Os Jogos do México 1968 foram um marco na manifestação do protesto quando os velocistas norte-americanos Tommie Smith e John Carlos subiram ao pódio para receber suas medalhas e ergueram os punhos com luvas pretas em apoio ao movimento Black Power. A partir de então, gestos de protesto se sucederam a tal ponto que em 1975 o Comitê Olímpico Internacional (COI) criou a regra 50 da Carta Olímpica, revisada em várias ocasiões e endurecida em 2020, para proibir qualquer manifestação de propaganda política, religiosa ou racial na sede olímpica com risco de ser sancionado e até expulso o atleta que o fizer. No entanto, pouco podem fazer as restrições na era das redes sociais. Como diz Patrick Merle, professor associado e diretor da Escola de Comunicação da Universidade da Flórida, “a nova moda é que esse tipo de manifestação agora se faz nas redes sociais, no caso de Tsimanuskaia no Instagram, e os atletas parecem mais vigiados e controlados, dependendo de seus países de origem”.
Os Jogos do México também foram marcados pela violência. Dias antes da abertura, o Governo do presidente Díaz Ordaz afogou em sangue a revolta estudantil de Tlatelolco, causando dezenas de mortes. A violência reapareceu em Munique 1972, cujo lema oficial era “Os Jogos alegres”, quando o comando palestino Setembro Negro invadiu o alojamento de Israel e sequestrou 11 atletas desse país. A operação terminou em um massacre depois que a Alemanha orquestrou uma emboscada no aeroporto em que terroristas e reféns pegariam um avião para o Cairo. Todos os reféns foram assassinados e apenas três dos agressores foram presos.

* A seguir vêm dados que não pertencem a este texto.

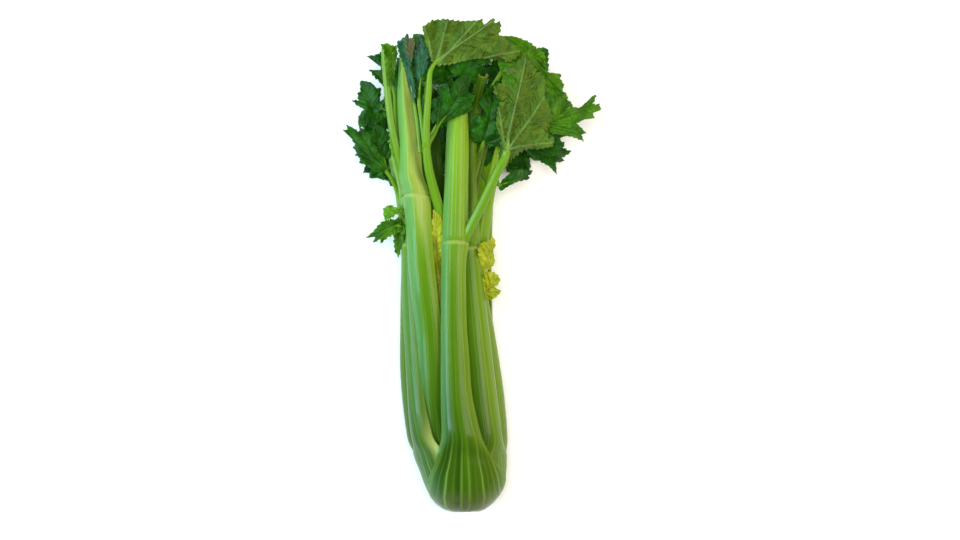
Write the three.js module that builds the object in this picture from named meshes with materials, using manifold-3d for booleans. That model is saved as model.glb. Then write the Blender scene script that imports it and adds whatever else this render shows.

Anos depois viria o boicote ocidental aos Jogos de Moscou 1980 pela invasão soviética do Afeganistão. O Kremlin pagaria na mesma moeda não comparecendo a Los Angeles 1984. Mas o mundo estava começando a mudar. Em Barcelona 1992 a URSS já não participou –a maioria de suas ex-repúblicas o fez com a bandeira da Comunidade de Estados Independentes (CEI)– e a África do Sul voltou, já com Mandela. E começou a ascensão da China, não apenas no esporte.
Quadro de dissidentes
Entre as deserções políticas de maior repercussão estão as dos jogadores de xadrez, o chamado esporte científico, tantas vezes tabuleiro da Guerra Fria e nunca de forma mais contundente do que naquela mítica final do campeonato em Reykjavik, em 1972, entre o norte-americano Bobby Fischer e o soviético Boris Spassky. Fisher conquistou o título depois de sete vitórias, três derrotas e 11 empates. A humilhação foi tal que Spassky caiu em desgraça na URSS e acabou se naturalizando francês em 1984.
O primeiro enxadrista a fugir foi Alexander Alekhine, que escapou dos bolcheviques em 1921, mas o movimento mais inesperado foi feito por Viktor Korchnoi, que conquistou o campeonato soviético em 1960. Isso permitia que ele jogasse mais torneios internacionais, mas a cada vez que voltava de uma viagem, suas andanças eram examinadas com lupa no Comitê de Esportes: ir ao cinema ou tomar uma bebida eram atividades suspeitas. “Em geral, digamos que não era um dos favoritos das autoridades”, dizia. Mesmo assim, filiou-se ao Partido Comunista, mas isso não melhorou sua posição, razão pela qual, durante um torneio em Amsterdã, em 1976, aproveitou para visitar o dissidente Andrei Amalrik, autor do livro A União Soviética Sobreviverá Até 1984?, com quem travou forte amizade. Depois de vencer o torneio, em vez de se apresentar na embaixada soviética como estava previsto, pediu asilo na Holanda, embora tenha acabado se naturalizando suíço. A Holanda permitiu que permanecesse no país, mas não lhe concedeu o estatuto de refugiado.
Apoie nosso jornalismo. Assine o EL PAÍS clicando aqui
Inscreva-se aqui para receber a newsletter diária do EL PAÍS Brasil: reportagens, análises, entrevistas exclusivas e as principais informações do dia no seu e-mail, de segunda a sexta. Inscreva-se também para receber nossa newsletter semanal aos sábados, com os destaques da cobertura na semana.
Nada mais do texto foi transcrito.